Still touring the U.S., Iraq's young King Feisal began the desert phase of his visit. He was properly impressed with Hoover Dam, but the highlight was in Las Vegas, Nev., where his hosts gave him something to impress the folks back home. Learning that he was a gun collector, they presented him with an old single-action .45 Colt and a five-gallon hat to match.
Blanche Patch, onetime secretary to the late George Bernard Shaw, explained in a letter to the London Times why Shaw three or four times refused to accept the British Order of Merit decoration. He said, wrote Miss Patch, that "I need no publicity . . . Either I shall be remembered as a playwright as long as Aristophanes and rank with Shakespeare and Moliere. or I shall be a forgotten clown before the end of the century."
Members of the International Brotherhood of Teamsters, the largest and most powerful affiliate of the A.F.L., were told that Daniel J. Tobin, 77, their president since 1907, will retire next month. Probable successor: 58-year-old Executive Vice President Dave Beck of Seattle.
Humorist H. Allen (Life in a Putty Knife Factory) Smith advertised in his local paper for a handyman to work for $1.50 an hour on his country place in Mt. Kisco, N.Y. Smith's requirements: "Must furnish own transportation. Weight 180, height 6 foot one. Must have good teeth. Ugly. Dress optional. Must know how to cut grass, rake, putty, sodder. start fires, put out fires, rescue people from burning buildings, mix concrete, prune things, whistle through teeth, fix television set, shovel snow, put up with loudmouthed guests, invigorate plants, spade, listen to me talk, forecast the weather, dig bait, cope with insects, open stuck windows, use telephone, oil 70 motors, name the Presidents in chronological order, kill wasps, name the trees, must be a Giant fan. Must carry folding rule in hip pocket. If carried in side pocket, won't hire. Applicant must be able to distinguish between a bird and a sheep."
Once again, the loveliest in the land met at Atlantic City to stand up and be judged.
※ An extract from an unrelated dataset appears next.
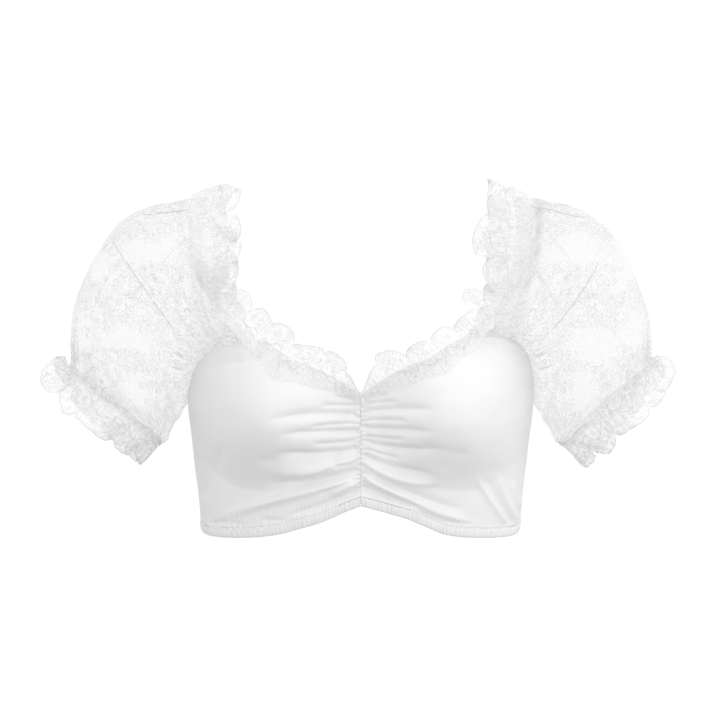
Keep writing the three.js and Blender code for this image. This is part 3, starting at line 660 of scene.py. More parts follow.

The winner, and Miss America for 1953 Neva Jane Langley, a green-eyed brunette from Georgia. Statistics: 19 years old, 5 ft. 6 1/4 in. tall, 118 Ibs., 35-in. bust, 23-in. waist, 35-in. hips.
Stella Walsh, 41, sprint star of the 1932 Olympic games, who still holds the national pentathlon title, was arrested in a Glendale, Calif, grocery, charged with shoplifting. Her alleged take: a half-pound of butter, a carton of cottage cheese, a jar of peach jam. Total value: $1.44.
The Most Rev. Geoffrey Francis Fisher, Archbishop of Canterbury, faced a battery of television cameras when he conducted his first service since arriving in the U.S. for a five-week visit. The location: Boston's Old North Church, where the lanterns were hung for Paul Revere. --
Senator Estes Kefauver, who made the coonskin cap his political trademark, arrived in Paris to find that the chapeau gag had followed him to France. With good grace, he followed a photographer's suggestion and posed with a railway porter's cap.